The authors thank Matthew Greene for assistance with programming, Joanie Dean for assistance with creating math stimuli, Justin Lamb for assistance with testing subjects and Belén Guerra-Carrillo for assistance with preparation of the article. The authors also acknowledge the contributions of the many undergraduate research assistants who dedicated their time to various aspects of this project. This work was funded by the Institute for Educational Sciences (IES) Cognition and Student Learning (CASL) Grant (to J.A.M., C.G., and C.S.D.).

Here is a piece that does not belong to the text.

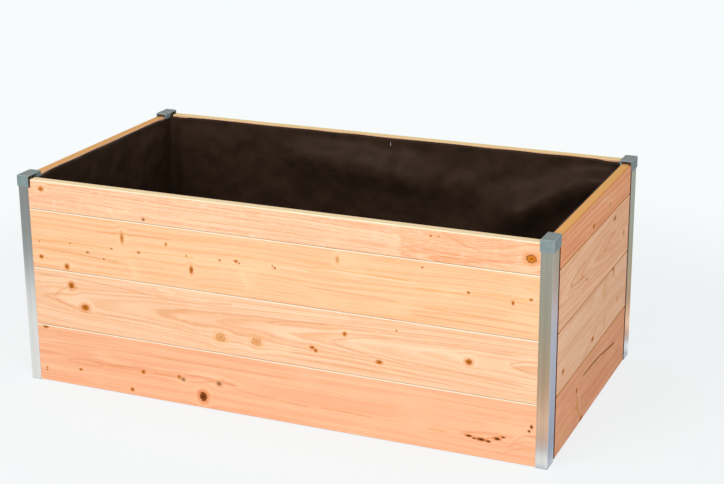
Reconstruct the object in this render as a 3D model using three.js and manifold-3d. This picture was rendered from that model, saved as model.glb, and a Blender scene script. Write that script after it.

1 ST also did not affect the small likelihood of correcting items based either on a lucky guess (i.e. proportion corrected with guessing level of confidence; all F’s < 2, P’s > 0.2; ST better learners: M = 0.04, ST poorer learners: M = 0.05; NT better learners: M = 0.04; NT poorer learners: M = 0.07) or on other, non-tutor based processes (i.e. proportion corrected with greater than guessing level of confidence without use of the tutor; all F’s < 1, P’s > 0.3; ST better learners: M = 0.19, ST poorer learners: M = 0.21; NT better learners: M = 0.14; NT poorer learners: M = 0.29).
2 ANCOVAs of the 400–700 ms and 700–1000 ms segments yielded identical patterns of results to the 400–1000 ms epoch.
3 The relationship between quantity of tutor use and error correction may have been weakened somewhat by the concurrent presence of direct paths between the LPPdiff and error correction, which we argue relates to the quality of information extracted from the tutor.